Quit being such nit-picker. We do the best we can with what we have on all our projects. I have seen your article and liked how you rebuilt the gable vent, however I noticed that those vents were left in place because they were already existing. I would have re-routed those pipes directly through the brick wall and would not have left them where they were, as you did. I guess we all have to work with what we have as you did there!
Outstanding workmanship Gary, i see you have recieved delivery of the new Stabila levels, any chance of a video review? Thanks, keep up the good work.

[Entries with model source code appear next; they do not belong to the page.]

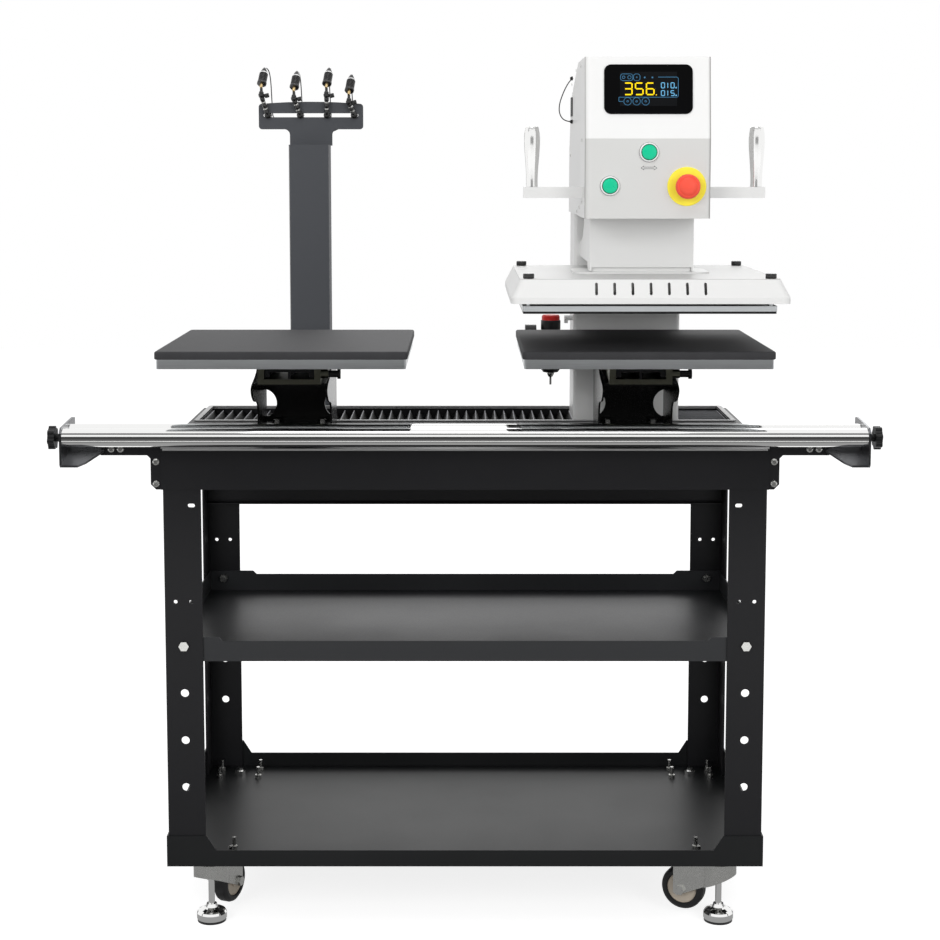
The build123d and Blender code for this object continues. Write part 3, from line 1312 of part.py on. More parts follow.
def make_laser(index):
    """Line laser: ball, ridged barrel with a lens ring at its lower end and a tapered tail."""
    centre = laser_ball(LASER_BALLS[index], LASER_BALL_RISE[index])
    r = LASER_R
    profile = [(0, 0), (r - 3, 0), (r - 1, 1), (r, 3), (r, 6), (r - 1, 7)]
    pitch = (LASER_LENGTH - 9) / LASER_RIBS
    for step in range(LASER_RIBS):
        z = 7 + step * pitch
        profile += [(r, z + 0.5), (r, z + pitch - 1.2), (r - 1, z + pitch - 0.7)]
    end = LASER_LENGTH + LASER_TAIL
    profile += [(r - 1, LASER_LENGTH), (2.2, end), (0, end)]
    barrel = turned(profile, 0, 0, 0)
    lean = Rot(-LASER_LEAN, 0, 0)
    body = Pos(0, -3, r + 3) * lean * barrel
    body += Sphere(LASER_BALL_R) + rod_z(0, 0, 2.6, (0, r + 4))
    return Pos(*centre) * body


def make_laser_leads():
    """Thin leads from the lasers' tails down behind the yoke, ending on the post's back."""
    solids = []
    back = yoke_face() + POST_WALL
    for index in range(len(LASER_BALLS)):
        x, y, z = laser_ball(LASER_BALLS[index], LASER_BALL_RISE[index])
        reach = LASER_LENGTH + 13
        lean = math.radians(LASER_LEAN)
        start = (x, y - 3 + reach * math.sin(lean), z + LASER_R + 3 + reach * math.cos(lean))
        points = [start, (x, start[1] + 6, start[2] + 5), (x + 5, back + 17, start[2] - 4)]
        points += [(x + 9, back + 13, YOKE_TOP_Z - 2), (x + 12, back + 9, YOKE_SLOT_Z - 12)]
        side = 1 if LASER_BALLS[index] < 0 else -1
        low = (STATIONS[0] - side * 10 + 4 * index - 6, back + 0.8)
        points += [(low[0] - side * 2, back + 6, YOKE_LOW_Z - 12)]
        points += [(*low, POST_TOP_Z), (*low, POST_TOP_Z - 30)]
        path = FilletPolyline(*points, radius=3)
        section = Plane(origin=path @ 0, z_dir=path % 0) * Circle(0.8)
        solids.append(sweep(section, path=path))
    return group(*solids)


def all_nodes():
    """Every node by name, in place."""
    x_left, x_right = STATIONS
    column_side = COLUMN_WIDTH / 2 + TOUCH
    nodes = {
        "deck_pan": make_deck_pan(),
        "legs": group(*[make_leg(side, end) for side in (-1, 1) for end in (-1, 1)]),
        "lower_tray": make_lower_tray(),
        "upper_shelf": make_upper_shelf(),
        "rear_panel": make_rear_panel(),
        "frame_bolts": group(*make_frame_bolts(), *make_arm_screws(), *make_pedestal_bolts()),
        "outriggers": group(make_outrigger(), mirror_x(make_outrigger())),
        "end_brackets": group(make_end_bracket(), mirror_x(make_end_bracket())),
        "guard_tubes": make_guard_tubes(),
        "caster_plates": group(*make_caster_plates(), *make_caster_bolts()),
        "leveling_feet": group(*make_leveling_feet(), *make_foot_pads()),
        "trough_frame": make_trough_frame(),
        "bellows_left": make_bellows((-TROUGH_HALF + 2, HOME_X - column_side)),
        "bellows_right": make_bellows((HOME_X + column_side, TROUGH_HALF - 2)),
        "shuttle_drive": group(*make_shuttle_rails(), make_shuttle_cylinder()),
        "pedestals": group(make_pedestal(x_left), make_pedestal(x_right)),
        "sockets": make_sockets(),
        "lower_platens": group(make_platen(x_left), make_platen(x_right)),
        "silicone_pads": group(make_pad(x_left), make_pad(x_right)),
        "laser_post": make_laser_post(),
        "laser_arms": make_laser_arms(),
        "laser_leads": make_laser_leads(),
        "lock_plunger_left": make_plunger(x_left),
        "lock_plunger_right": make_plunger(x_right),
        "star_knob_left": make_star_knob(-1),
        "star_knob_right": make_star_knob(1),
        "brake_pedal": make_brake_pedal(),
        "carriage": make_carriage(),
        "column": group(make_column(), make_power_inlet()),
        "neck_housing": make_neck_housing(),
        "control_housing": make_control_housing(),
        "control_panel": make_control_panel(),
        "display_glass": make_display(),
        "button_bezels": make_button_bezels(),
        "handle_arms": make_handle_arms(),
        "filter_regulator": group(make_filter_regulator(), make_air_fitting()),
        "press_cylinder": make_press_cylinder(),
        "regulator_knob": make_regulator_knob(),
        "grip_left": make_grip(-1),
        "grip_right": make_grip(1),
        "start_button": make_button(BUTTON_HIGH),
        "lamp_button": make_button(BUTTON_LOW),
        "estop_button": make_estop_button(),
        "ram": make_ram() + make_ram_flange() + make_piston_rod(),
        "heat_cover": make_heat_cover(),
        "cover_knobs": make_cover_knobs(),
        "heat_platen": make_heat_platen(),
        "heating_element": group(make_heating_element(), make_insulation()),
    }
    for spot, corner in enumerate(("front_left", "front_right", "rear_left", "rear_right")):
        nodes[f"fork_{corner}"] = make_fork(spot)
        nodes[f"wheel_{corner}"] = make_wheel(spot)
    for index in range(len(LASER_BALLS)):
        nodes[f"laser_{index + 1}"] = make_laser(index)
    return nodes


if __name__ == "__main__":
    os.makedirs("parts", exist_ok=True)
    for name, shape in all_nodes().items():
        export_step(shape, f"parts/{name}.step")
        print(name, len(shape.solids()), round(shape.volume))
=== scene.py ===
"""A shuttle heat press with two stations, dressed for the camera: its finishes and small pieces."""
import json
import math

import bmesh
import bpy
import numpy as np
from mathutils import Matrix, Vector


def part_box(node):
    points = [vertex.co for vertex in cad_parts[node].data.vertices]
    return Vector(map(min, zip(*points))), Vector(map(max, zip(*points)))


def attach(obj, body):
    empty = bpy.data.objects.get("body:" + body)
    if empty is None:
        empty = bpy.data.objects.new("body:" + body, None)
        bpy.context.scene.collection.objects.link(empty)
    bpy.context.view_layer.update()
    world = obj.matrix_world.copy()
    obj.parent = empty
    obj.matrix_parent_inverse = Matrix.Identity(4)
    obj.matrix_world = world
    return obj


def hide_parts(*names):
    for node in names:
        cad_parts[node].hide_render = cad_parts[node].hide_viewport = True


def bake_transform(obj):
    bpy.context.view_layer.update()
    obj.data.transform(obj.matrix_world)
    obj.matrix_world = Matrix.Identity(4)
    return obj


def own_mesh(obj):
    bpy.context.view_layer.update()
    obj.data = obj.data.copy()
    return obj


MM = 0.001

# The photograph's view
CAMERA_PLACE = (0.0, -3.071, 1.2)
CAMERA_TILT = 83.96
LENS = 71.6
SENSOR = 36.0
SHIFT_ACROSS = 0.0053
SHIFT_UP = -0.115

# Sizes that the small pieces share with the parts
TUBE_R = 14 * MM
PANEL_LEAN = math.atan2(16, 122)
GLASS_THICK = 1.6 * MM
COVER_FOLDS = 38
COVER_DIP = 15 * MM
COVER_THICK = 1.2 * MM
PLATEN_THICK = 14.5 * MM
SOLE_STEP = 3.5 * MM
STUD_REACH = 181 * MM
HEAD_HALF = 95 * MM
HUB_R = 26 * MM
LASERS = (1, 2, 3, 4)
LASER_LEAN = math.radians(39.0)
LASER_STEPS = (10.0, 10.0, 0.0, 8.5)
LASER_RISES = (39.0, 33.0, 39.0, 27.0)
YOKE_SHEET = 3.0
POST_HALF = 35 * MM
YOKE_DROP = 79 * MM
PANEL_FOLD = 121 * MM
LEAD_R = 0.95 * MM
LEAD_LENGTHS = (0.2075, 0.171, 0.1855, 0.1996)
LEAD_BOWS = (9.0, 5.0, -2.0, -2.0)
HEAD_LEAD_R = 0.9 * MM
GAUGE_TICKS = 11

# The studio: strengths, and the lamps as place, size, power and whether glossy surfaces show them
WORLD_LIGHT = 0.5
WORLD_SEEN = 1.0
FLOOR_GREY = 0.74
FLOOR_GLOW = 0.8
FLOOR_REACH = 9.0
LAMP_TARGET = (0, 0, 0.9)
LAMPS = {"key": ((-2.0, -3.5, 2.1), (1.8, 1.8), 50, False),
         "fill": ((2.1, -3.4, 1.8), (1.8, 1.8), 38, False),
         "top": ((0, -1.3, 3.7), (2.4, 1.4), 14, True),
         "back": ((0.4, 3.0, 2.6), (2.4, 1.6), 30, True)}

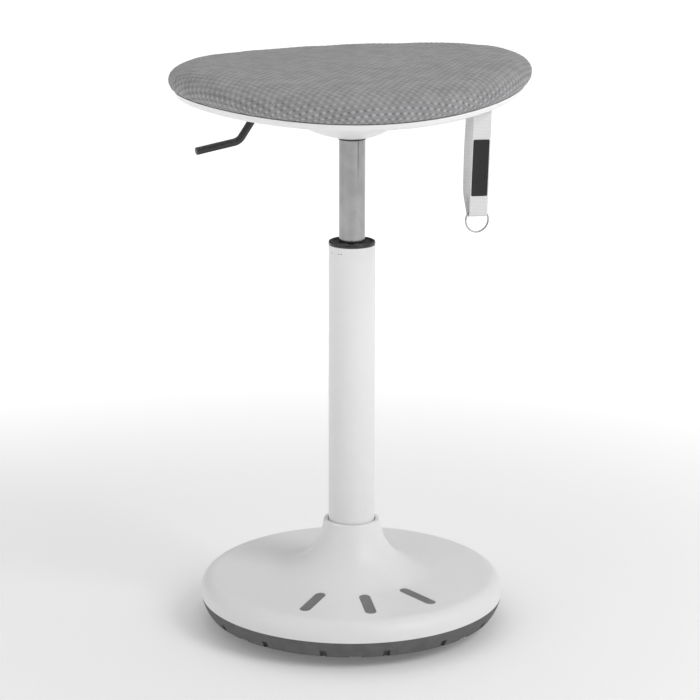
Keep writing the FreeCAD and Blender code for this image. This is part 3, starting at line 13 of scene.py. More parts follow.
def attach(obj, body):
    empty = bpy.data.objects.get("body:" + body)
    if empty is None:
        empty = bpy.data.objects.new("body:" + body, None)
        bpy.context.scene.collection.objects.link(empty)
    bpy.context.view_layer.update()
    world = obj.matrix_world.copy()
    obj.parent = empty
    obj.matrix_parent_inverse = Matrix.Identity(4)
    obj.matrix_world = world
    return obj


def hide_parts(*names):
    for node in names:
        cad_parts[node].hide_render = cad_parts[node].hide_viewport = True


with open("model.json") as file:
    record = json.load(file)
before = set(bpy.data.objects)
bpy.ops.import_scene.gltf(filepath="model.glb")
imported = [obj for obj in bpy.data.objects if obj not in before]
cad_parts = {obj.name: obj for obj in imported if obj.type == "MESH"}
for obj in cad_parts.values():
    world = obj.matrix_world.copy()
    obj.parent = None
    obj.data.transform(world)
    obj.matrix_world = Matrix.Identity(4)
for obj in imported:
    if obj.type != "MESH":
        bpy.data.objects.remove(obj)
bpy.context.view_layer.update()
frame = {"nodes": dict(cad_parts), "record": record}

bl_info = {
    "name": "Wobble stool",
    "version": (1, 0, 0),
    "blender": (4, 5, 0),
    "location": "View3D > Sidebar > Stool",
    "description": "Builds the stool's soft pieces, finishes and studio around its CAD frame",
    "category": "Object",
}

SEED = 11

# The seat's form, in millimetres and in the seat's own frame
SEAT_TURN = math.radians(11.8)
SEAT_SHIFT = -2.5
SEAT_RADIUS = 183.7
SEAT_HEIGHT = 586.6
SIDE_RISE = 5.75
BACK_RISE = 4.45
EDGE_WAVE = 0.95
CUSHION_SIDE = ((0, 0.3), (12.9, 7.35), (11.18, 28.81), (-26.46, 29.4))
CUSHION_SKIRT = ((178.5, 0.3), (178.5, -2), (176.2, -2), (176.2, 7.1))
SKIRT_CLOTH = 3
PROFILE_SAMPLES = 400
FULL_RING_RADIUS = 95
FEWEST_RING_POINTS = 12
FEWEST_FLOOR_POINTS = 15
FLOOR_SHRINK = 0.62

# The cushion's cloth simulation: its draft in millimetres, the rest in metres
DRAFT_STEP = 5
DRAFT_RING = 180
VOXEL = 0.0055
HELD_HEIGHT = 0.006
HELD_SLOPE = -0.3
LAST_FRAME = 20
CLOTH = {
    "quality": 5, "mass": 0.25, "tension_stiffness": 18, "compression_stiffness": 18, "shear_stiffness": 8,
    "bending_stiffness": 0.6, "use_pressure": True, "uniform_pressure_force": 4}
CARRY_SPREAD = 0.014
CARRY_POINTS = 24

# The cushion's relief, in metres: bands are distances from the seam along the cloth
SPOT_WIDTH = 0.0019
PIT_WIDTH = 0.0015
SPOTS_ON_TOP = 0.3
PITS_ON_TOP = 0.25
SPOT_BAND = (0.08, 0.045)
SPOT_FADE_BAND = (0.02, 0.008)
SPOTS_FADED = 0.6
PIT_BAND = (0.03, 0.012)
PLAIN_BAND = (0.004, 0.001)
PUCKER_BAND = (0.016, 0.004)
PUCKER_END_BAND = (0.003, 0)
PUCKERS_ENDED = 0.7
PUCKER_WAVES = (41, 53, 67, 83)
PUCKER_SUM = 3

# The strap's frame in the world, and its line from the front layer round to the back
STRAP_PIVOT = Vector((128.47, -91.975, 580.492))
STRAP_ACROSS = Vector((0.950587, 0.308865, -0.031411))
STRAP_INWARD = Vector((-0.309017, 0.951057, 0))
STRAP_LINE = ((-10, 0.5), (-10, -108.8), (-3, -107.3), (10, -86.8), (10, 0.5))
STRAP_BENDS = (3, 3, 18)
BEND_STEPS = 12
STRAP_HALF_WIDTH = 10
STRAP_HALF_THICK = 0.6
STRAP_STEP = 0.55
STRAP_SECTION = 29
STRAP_EDGE_POWER = 14
SELVEDGE_RISE = 0.1
SELVEDGE_PLACE = 0.9
SELVEDGE_WIDTH = 0.06
CHEVRON_WIDTH = 5
CHEVRON_DEPTH = 2.4
BACK_HEIGHT = 87
LABEL_SIZE = (17.4, 58, 0.5)
LABEL_DROP = 29
LABEL_CORNER = 1.5
LABEL_RINGS = ((0, 0.04), (0, 0.6), (0.12, 0.9), (0.4, 1), (2.2, 1), (2.5, 0.86))
STITCH_INSET = 1.3
STITCH_SINK = 0.02
STITCH_HALF_SIZE = (0.00105, 0.00028, 0.00022)
RING_CENTRE = Vector((127.39, -100.11, 467.98))
RING_RADIUS = 12.2
RING_SIDES = 14
RING_HALF_WIDTH = 0.78
RING_TURN_FILL = 0.97
RING_FLATNESS = 0.7
RING_END = 0.16
RING_CROSSING = 0.28
RING_START = 0.6
RING_TAPER = 0.72
RING_TAPER_TURN = 0.05

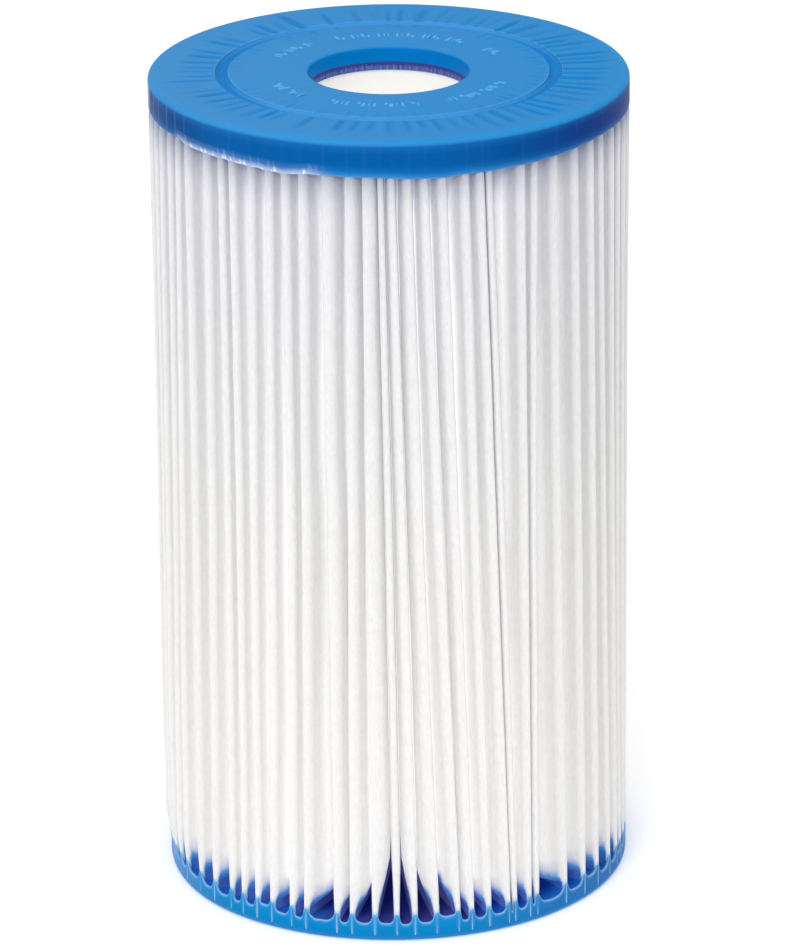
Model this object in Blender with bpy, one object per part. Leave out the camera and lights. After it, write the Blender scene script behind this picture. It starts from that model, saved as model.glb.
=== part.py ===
"""Pleated filter cartridge for a pool pump, with five bonded pieces.

Two cast end caps hold a pleated media pack round a windowed core. A hot-melt bead joins
the two ends of the media strip at the back. Metres, +Z up. The origin is the centre of
the bottom face, and the axis of the cartridge is +Z.
"""

import math

import bmesh
import bpy

# Driving dimensions of the whole cartridge
HEIGHT = 0.254
CAP_RADIUS = 0.073
HOLE_RADIUS = 0.0245
CLEARANCE = 0.0003  # between pieces that touch

# End caps, each measured inwards from its flat outer face
TOP_CAP_DEPTH = 0.0112
BOTTOM_CAP_DEPTH = 0.0088
SOLID_DEPTH = 0.0045  # plastisol over the ends of the media and the core
INNER_LIP_DEPTH = 0.0072
INNER_LIP_THICKNESS = 0.0008
OUTER_LIP_THICKNESS = 0.001
OUTER_RIM_ROUND = 0.0022
HOLE_RIM_ROUND = 0.001
LIP_CHAMFER = 0.0004
GROOVE_RADIUS = 0.0503
GROOVE_HALF_WIDTH = 0.0016
GROOVE_DEPTH = 0.0011
CAP_SEGMENTS = 64
OUTER_RIM_STEPS = 4
HOLE_RIM_STEPS = 2
GROOVE_STEPS = 4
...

Yes, we’re working on a comprehensive review from multiple trades. The new levels are really something–a definite improvement over any level I’ve used before, and because they’re ‘different’ they take some getting used to. But use one for an hour and you can’t go back.
Excellent, thanks Gary.
Great article as always.
I was at a Katz Roadshow last year and the instructor mentioned the difference in PSI from pressing tapes with your hand vs. using a roller. Can you remind me of the difference please?
It’s pretty simple: if you use your hand, you’re not applying consistent and even pressure throughout the adhesive. Since the adhesive is Pressure Sensitive, you must use a J-Roller in order to apply consistent and even pressure across the entire flashing.